[Start]

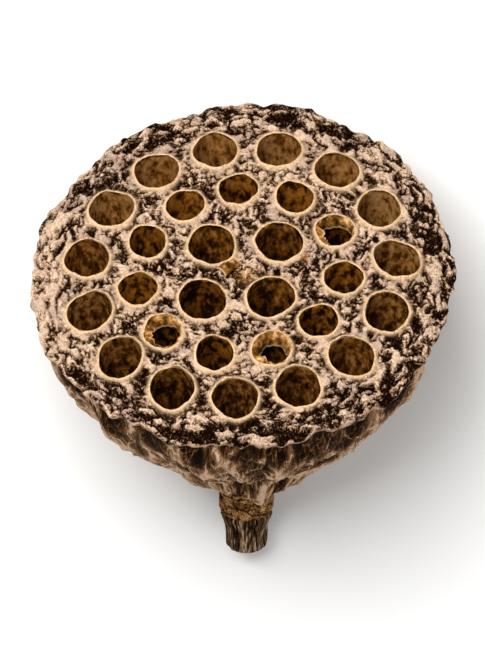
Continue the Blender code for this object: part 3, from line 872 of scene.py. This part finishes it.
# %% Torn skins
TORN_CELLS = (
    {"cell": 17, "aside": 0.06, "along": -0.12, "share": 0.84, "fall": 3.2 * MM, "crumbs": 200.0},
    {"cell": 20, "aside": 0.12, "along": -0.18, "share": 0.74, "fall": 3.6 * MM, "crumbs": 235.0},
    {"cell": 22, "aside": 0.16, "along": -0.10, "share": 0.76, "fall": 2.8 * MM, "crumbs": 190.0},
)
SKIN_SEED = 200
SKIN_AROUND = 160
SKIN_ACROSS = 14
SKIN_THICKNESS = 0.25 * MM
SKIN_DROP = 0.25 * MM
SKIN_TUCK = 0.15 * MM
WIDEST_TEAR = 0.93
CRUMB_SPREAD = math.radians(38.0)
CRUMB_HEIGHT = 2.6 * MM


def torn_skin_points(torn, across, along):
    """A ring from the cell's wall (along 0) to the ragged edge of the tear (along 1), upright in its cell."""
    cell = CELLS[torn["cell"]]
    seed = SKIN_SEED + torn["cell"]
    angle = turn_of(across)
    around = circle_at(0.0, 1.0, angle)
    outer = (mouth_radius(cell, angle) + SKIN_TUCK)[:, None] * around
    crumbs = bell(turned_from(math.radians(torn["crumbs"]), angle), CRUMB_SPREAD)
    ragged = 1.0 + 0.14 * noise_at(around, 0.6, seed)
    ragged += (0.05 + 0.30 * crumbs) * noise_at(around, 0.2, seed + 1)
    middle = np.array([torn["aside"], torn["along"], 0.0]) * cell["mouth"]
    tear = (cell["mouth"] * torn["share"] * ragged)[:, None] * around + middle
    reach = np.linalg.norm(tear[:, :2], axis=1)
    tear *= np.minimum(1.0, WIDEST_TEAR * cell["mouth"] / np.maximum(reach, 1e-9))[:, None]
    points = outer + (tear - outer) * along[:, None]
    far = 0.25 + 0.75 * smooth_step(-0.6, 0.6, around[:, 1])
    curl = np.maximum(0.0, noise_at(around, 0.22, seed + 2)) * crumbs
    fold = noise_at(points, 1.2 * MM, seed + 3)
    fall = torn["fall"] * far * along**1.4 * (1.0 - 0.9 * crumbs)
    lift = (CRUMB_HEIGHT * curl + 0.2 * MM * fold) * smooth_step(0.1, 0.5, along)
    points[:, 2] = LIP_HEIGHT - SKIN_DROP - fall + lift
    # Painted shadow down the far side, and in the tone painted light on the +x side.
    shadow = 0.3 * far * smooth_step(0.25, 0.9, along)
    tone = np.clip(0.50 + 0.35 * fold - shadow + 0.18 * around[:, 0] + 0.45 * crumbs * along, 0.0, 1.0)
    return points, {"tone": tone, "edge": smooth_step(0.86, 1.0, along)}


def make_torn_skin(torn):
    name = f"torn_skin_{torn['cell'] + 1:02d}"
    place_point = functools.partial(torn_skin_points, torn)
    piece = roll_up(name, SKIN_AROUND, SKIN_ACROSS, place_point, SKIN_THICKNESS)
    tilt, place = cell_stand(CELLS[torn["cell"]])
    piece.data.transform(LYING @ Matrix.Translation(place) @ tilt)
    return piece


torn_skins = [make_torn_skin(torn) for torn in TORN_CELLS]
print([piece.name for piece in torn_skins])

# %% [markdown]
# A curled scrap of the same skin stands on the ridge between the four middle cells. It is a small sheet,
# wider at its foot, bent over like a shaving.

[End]
[Start]

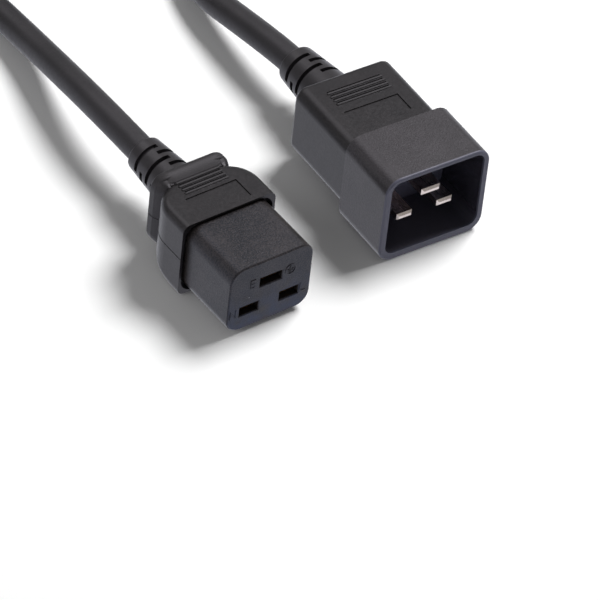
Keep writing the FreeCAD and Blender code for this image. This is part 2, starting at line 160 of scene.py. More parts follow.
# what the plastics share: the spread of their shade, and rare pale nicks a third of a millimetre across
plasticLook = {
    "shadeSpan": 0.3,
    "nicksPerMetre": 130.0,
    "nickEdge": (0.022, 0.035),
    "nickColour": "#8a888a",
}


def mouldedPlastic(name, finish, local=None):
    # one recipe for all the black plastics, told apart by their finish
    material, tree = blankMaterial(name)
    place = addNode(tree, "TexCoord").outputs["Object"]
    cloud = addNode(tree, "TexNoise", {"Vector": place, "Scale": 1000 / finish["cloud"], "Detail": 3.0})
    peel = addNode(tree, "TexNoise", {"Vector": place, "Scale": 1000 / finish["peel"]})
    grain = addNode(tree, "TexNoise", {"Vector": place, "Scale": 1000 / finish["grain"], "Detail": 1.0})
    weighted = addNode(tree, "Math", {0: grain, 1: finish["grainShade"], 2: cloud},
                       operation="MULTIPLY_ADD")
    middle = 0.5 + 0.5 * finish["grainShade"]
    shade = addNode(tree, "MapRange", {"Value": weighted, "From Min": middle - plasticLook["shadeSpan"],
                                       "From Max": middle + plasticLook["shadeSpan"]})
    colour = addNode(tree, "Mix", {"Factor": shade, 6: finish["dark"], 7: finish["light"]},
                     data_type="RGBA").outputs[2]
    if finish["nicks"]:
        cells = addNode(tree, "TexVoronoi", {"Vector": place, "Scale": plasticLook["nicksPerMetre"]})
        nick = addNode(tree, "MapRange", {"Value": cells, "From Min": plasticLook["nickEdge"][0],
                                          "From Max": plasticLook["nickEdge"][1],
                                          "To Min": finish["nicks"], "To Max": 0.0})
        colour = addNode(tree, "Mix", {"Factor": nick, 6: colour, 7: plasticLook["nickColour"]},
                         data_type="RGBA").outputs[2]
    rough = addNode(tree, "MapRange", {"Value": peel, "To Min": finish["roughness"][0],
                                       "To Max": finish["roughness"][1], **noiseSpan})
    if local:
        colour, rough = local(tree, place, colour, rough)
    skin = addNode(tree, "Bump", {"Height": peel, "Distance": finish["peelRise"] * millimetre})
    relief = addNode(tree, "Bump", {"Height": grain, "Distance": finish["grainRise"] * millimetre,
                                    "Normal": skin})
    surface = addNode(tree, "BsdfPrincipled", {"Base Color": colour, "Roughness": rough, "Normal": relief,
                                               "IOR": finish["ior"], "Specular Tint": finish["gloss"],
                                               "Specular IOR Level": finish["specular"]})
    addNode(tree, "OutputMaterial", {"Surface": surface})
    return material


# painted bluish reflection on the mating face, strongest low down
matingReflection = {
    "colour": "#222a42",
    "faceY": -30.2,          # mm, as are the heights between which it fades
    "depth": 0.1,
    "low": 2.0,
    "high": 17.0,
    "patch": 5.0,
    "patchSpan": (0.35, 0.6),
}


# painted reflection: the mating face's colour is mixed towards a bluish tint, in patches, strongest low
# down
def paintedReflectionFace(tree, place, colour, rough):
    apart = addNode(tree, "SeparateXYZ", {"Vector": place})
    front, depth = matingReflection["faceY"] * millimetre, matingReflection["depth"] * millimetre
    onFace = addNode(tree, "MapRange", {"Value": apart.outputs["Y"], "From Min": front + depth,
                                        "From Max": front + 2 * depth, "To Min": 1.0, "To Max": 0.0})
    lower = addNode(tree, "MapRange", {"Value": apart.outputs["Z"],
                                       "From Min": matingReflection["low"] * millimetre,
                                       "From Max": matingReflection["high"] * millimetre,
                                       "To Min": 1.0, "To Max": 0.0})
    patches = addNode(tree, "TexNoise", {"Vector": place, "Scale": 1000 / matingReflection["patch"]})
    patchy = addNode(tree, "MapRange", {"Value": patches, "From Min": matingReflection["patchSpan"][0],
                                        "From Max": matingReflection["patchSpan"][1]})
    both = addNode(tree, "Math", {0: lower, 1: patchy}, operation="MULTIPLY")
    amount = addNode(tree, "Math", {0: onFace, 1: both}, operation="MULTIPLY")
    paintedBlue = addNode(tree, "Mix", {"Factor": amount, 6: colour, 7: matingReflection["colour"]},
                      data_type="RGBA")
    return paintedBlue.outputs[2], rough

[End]

#### [REQUIRED WORK]
Reproduce word for word the material above, beginning with the line that contains "Continue the Blender" and ending with the line that contains "CRUMB_HEIGHT = 2.6 * MM".

#### [THE COMPLETED TASK]
Continue the Blender code for this object: part 3, from line 872 of scene.py. This part finishes it.
# %% Torn skins
TORN_CELLS = (
    {"cell": 17, "aside": 0.06, "along": -0.12, "share": 0.84, "fall": 3.2 * MM, "crumbs": 200.0},
    {"cell": 20, "aside": 0.12, "along": -0.18, "share": 0.74, "fall": 3.6 * MM, "crumbs": 235.0},
    {"cell": 22, "aside": 0.16, "along": -0.10, "share": 0.76, "fall": 2.8 * MM, "crumbs": 190.0},
)
SKIN_SEED = 200
SKIN_AROUND = 160
SKIN_ACROSS = 14
SKIN_THICKNESS = 0.25 * MM
SKIN_DROP = 0.25 * MM
SKIN_TUCK = 0.15 * MM
WIDEST_TEAR = 0.93
CRUMB_SPREAD = math.radians(38.0)
CRUMB_HEIGHT = 2.6 * MM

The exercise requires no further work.